As part of their efforts to examine why they fell short and what to do next, House Democrats have commissioned a deep-dive analysis by Democratic Congressional Committee Chairman Ben Ray Luján of New Mexico and Rep. Sean Patrick Maloney of New York about what Democrats face in the current political landscape and what to brace for in 2018.

One of the first orders of business will be to reassess polling that was used in the 2016 campaign that showed Democratic nominee Hillary Clinton winning the presidency. “Unreliable pollsters will not be invited back to the DCCC,” Luján said.

Fudge emphasized that the people who ran against the GOP grain should be first in line in gleaning advice.

“One of the things we have to do is stop listening to the consultants who continue to lose. At some point, we have to listen to the people who win,” she said. “Analytics, hopefully, is dead now in the Democratic Party.”

In assessing her own election, Fudge said the only way to determine why she outperformed Clinton in her Cleveland district is because people saw something in her that they did not see in the presidential nominee.

To find out why, Fudge said, members need to start on the ground instead of being so focused on advertising “that really didn’t change people’s minds.

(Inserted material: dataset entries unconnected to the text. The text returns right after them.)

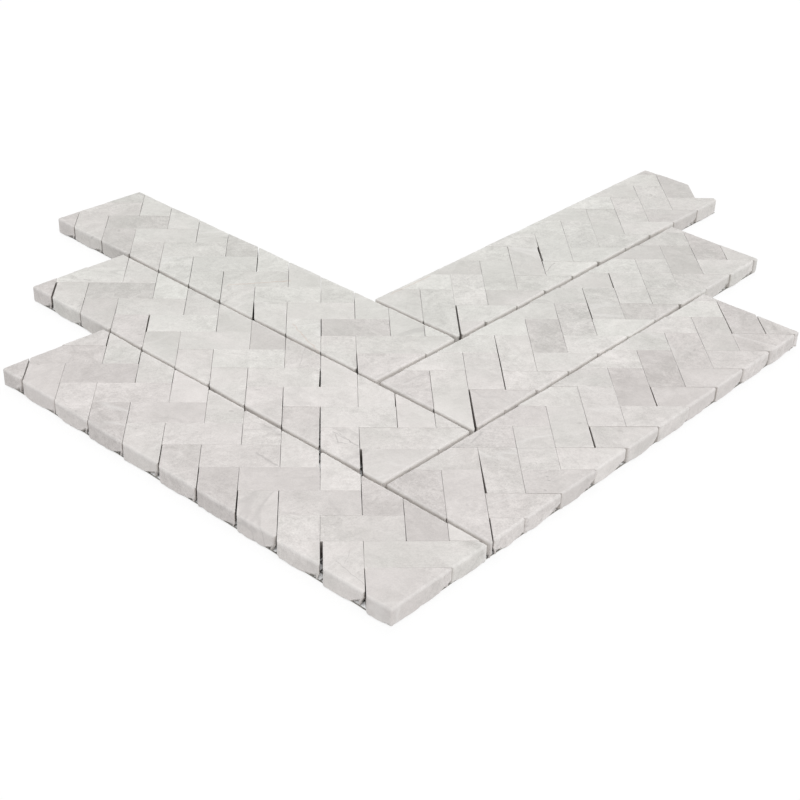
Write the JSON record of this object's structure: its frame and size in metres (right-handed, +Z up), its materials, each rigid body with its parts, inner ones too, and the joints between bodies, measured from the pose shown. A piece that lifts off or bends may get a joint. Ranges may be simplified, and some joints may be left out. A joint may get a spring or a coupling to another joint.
{
  "type": "chevron wall tile",
  "caption": "V-shaped mosaic wall tile of pale grey-white marble herringbone planks, held on an open net.",
  "frame": {"origin": "centre of the sheet's outline, at the underside of the net", "axes": "+Z up, away from the wall; +Y from the tip of the V to its open end; +X to the right"},
  "size_m": [0.454, 0.4896, 0.0105],
  "materials": {
    "marble": "honed pale marble",
    "net": "resin-coated glass fibre"
  },
  "bodies": {
    "root": {"back_left_plank_right_chips": "marble", "back_left_plank_middle_chips": "marble", "back_left_plank_left_chips": "marble", "middle_left_plank_right_chips": "marble", "middle_left_plank_middle_chips": "marble", "middle_left_plank_left_chips": "marble", "front_left_plank_right_chips": "marble", "front_left_plank_middle_chips": "marble", "front_left_plank_left_chips": "marble", "back_right_plank_right_chips": "marble", "back_right_plank_middle_chips": "marble", "back_right_plank_left_chips": "marble", "middle_right_plank_right_chips": "marble", "middle_right_plank_middle_chips": "marble", "middle_right_plank_left_chips": "marble", "front_right_plank_right_chips": "marble", "front_right_plank_middle_chips": "marble", "front_right_plank_left_chips": "marble", "net_lower_strands_1": "net", "net_lower_strands_2": "net", "net_lower_strands_3": "net", "net_lower_strands_4": "net", "net_lower_strands_5": "net", "net_lower_strands_6": "net", "net_upper_strands_1": "net", "net_upper_strands_2": "net", "net_upper_strands_3": "net", "net_upper_strands_4": "net", "net_upper_strands_5": "net", "net_upper_strands_6": "net"}
  },
  "joints": []
}
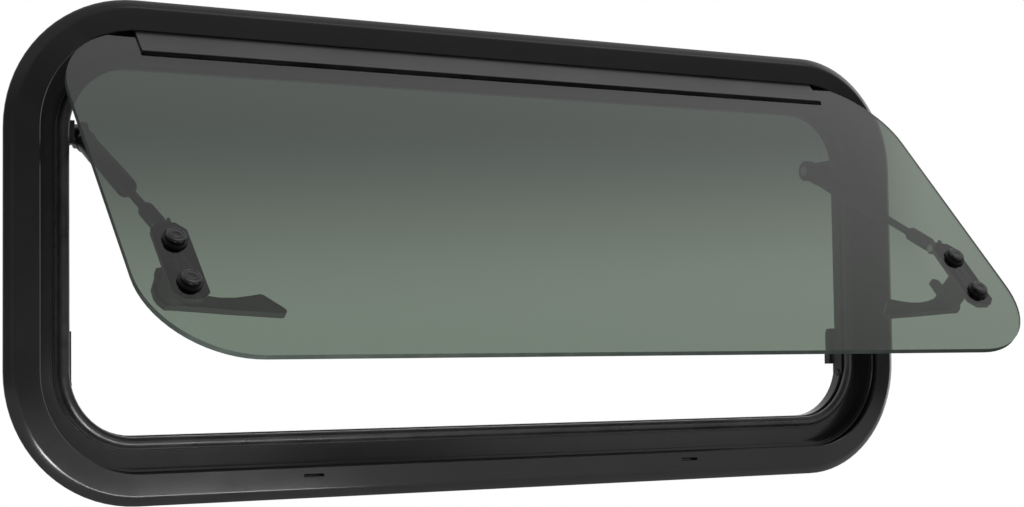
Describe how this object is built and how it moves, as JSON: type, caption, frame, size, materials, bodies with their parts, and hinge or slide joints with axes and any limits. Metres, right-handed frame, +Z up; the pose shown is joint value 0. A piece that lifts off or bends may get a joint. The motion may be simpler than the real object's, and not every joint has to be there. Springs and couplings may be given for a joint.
{
  "type": "caravan window",
  "caption": "Top-hung caravan window shown open: tinted pane in a round-cornered alloy frame, telescopic stays and turn latches.",
  "frame": {"origin": "on the flat rear face of the flange's foot, which lies on the wall, in the middle of the bottom rail", "axes": "+Y through the wall into the room, square to the flange; +Z up; +X to the right seen from outdoors"},
  "size_m": [1, 0.3237, 0.45],
  "materials": {
    "frame_coat": "satin grey-black powder coat",
    "ring_coat": "matt black powder coat",
    "strip_coat": "satin dark grey coat",
    "tinted_glass": "green-grey tinted toughened pane",
    "rubber_black": "black rubber",
    "fitting_plastic": "black moulded nylon",
    "lever_plastic": "black moulded nylon, fine grain",
    "rod_coat": "black coated rod",
    "cap_black": "glossy black cap",
    "zinc_steel": "zinc plated"
  },
  "bodies": {
    "root": {"outer_frame": "frame_coat", "wall_gasket": "rubber_black", "inner_ring": "ring_coat", "clamp_screws": "zinc_steel", "sash_seal": "rubber_black", "glass_pane": "tinted_glass", "hinge_strip": "strip_coat", "hinge_gasket": "rubber_black", "stay_mount_left": "fitting_plastic", "stay_mount_right": "fitting_plastic", "stay_mount_screws_left": "zinc_steel", "stay_mount_screws_right": "zinc_steel", "stay_pivot_left": "zinc_steel", "stay_pivot_right": "zinc_steel", "stay_housing_left": "fitting_plastic", "stay_housing_right": "fitting_plastic", "stay_rod_left": "rod_coat", "stay_rod_right": "rod_coat", "stay_ferrule_left": "fitting_plastic", "stay_ferrule_right": "fitting_plastic", "stay_end_pin_left": "zinc_steel", "stay_end_pin_right": "zinc_steel", "glass_bracket_left": "fitting_plastic", "glass_bracket_right": "fitting_plastic", "bracket_pad_left": "rubber_black", "bracket_pad_right": "rubber_black", "glass_bolts_left": "cap_black", "glass_bolts_right": "cap_black", "bolt_washers_left": "rubber_black", "bolt_washers_right": "rubber_black", "bracket_nuts_left": "zinc_steel", "bracket_nuts_right": "zinc_steel", "lever_pin_left": "zinc_steel", "lever_pin_right": "zinc_steel", "strike_left": "fitting_plastic", "strike_right": "fitting_plastic", "strike_screw_left": "zinc_steel", "strike_screw_right": "zinc_steel"},
    "lever_left": {"latch_lever_left": "lever_plastic"},
    "lever_right": {"latch_lever_right": "lever_plastic"}
  },
  "joints": [
    {"name": "latch_left", "type": "hinge", "parent": "root", "child": "lever_left", "pos_m": [-0.4165, -0.17624, 0.17168], "axis": [0, -0.7373, 0.6756], "range_deg": [0, 90]},
    {"name": "latch_right", "type": "hinge", "parent": "root", "child": "lever_right", "pos_m": [0.4165, -0.17624, 0.17168], "axis": [0, 0.7373, -0.6756], "range_deg": [0, 90]}
  ]
}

“We have to build our party from the ground up and I think that we’ve not been doing that,” she said. “We just need to start again.”

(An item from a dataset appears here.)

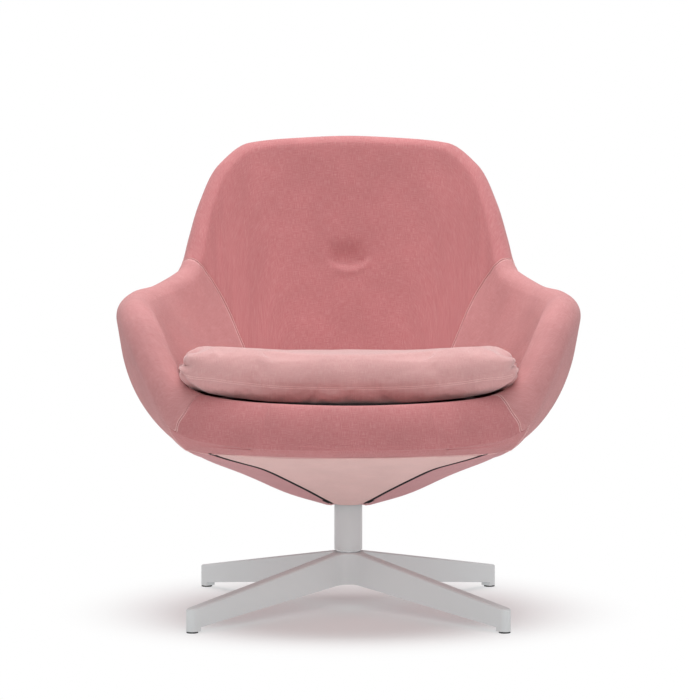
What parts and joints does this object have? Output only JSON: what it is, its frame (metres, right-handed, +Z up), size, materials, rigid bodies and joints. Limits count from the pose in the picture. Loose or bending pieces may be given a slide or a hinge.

From the perspective of Democratic Caucus Chairman Joseph Crowley, the retreat was an opportunity to do more than evaluate.

“We’re looking back; we’re looking at ourselves right now, and we’re looking forward,” the New York congressman said.

Part of the “right now” involves stepping back and taking stock of the turmoil emanating from the White House and in Republican districts.

A panel of committee ranking Democrats that oversees budget and the health care law said Republicans appear to be shying away from their promise to repeal the health care law because they are finding out how complicated it is to do so.

They are watching as Republicans like Reps. Jason Chaffetz of Utah and Tom McClintock of California squirm in their home districts as they get heckled about issues such as oversight of the administration, its court-halted ban on travelers from seven Muslim-majority countries and, most prominently, about overturning the health care law.

Another suggestion by Rep. John Yarmuth of Kentucky, ranking member on the Budget Committee, was to send Democrats to tap those constituents in GOP districts “so that there is a sense of the fact that the Democratic Party on a national level cares about them.”

Given the varying approaches, Democrats said the issues conference was part of a process of determining their path forward.

For Minority Whip Steny H. Hoyer, just because Democrats take one approach, doesn’t mean they can’t take another.

“I don’t think any of those are exclusive,” the Maryland lawmaker told Roll Call. “None of them exclude doing the other.”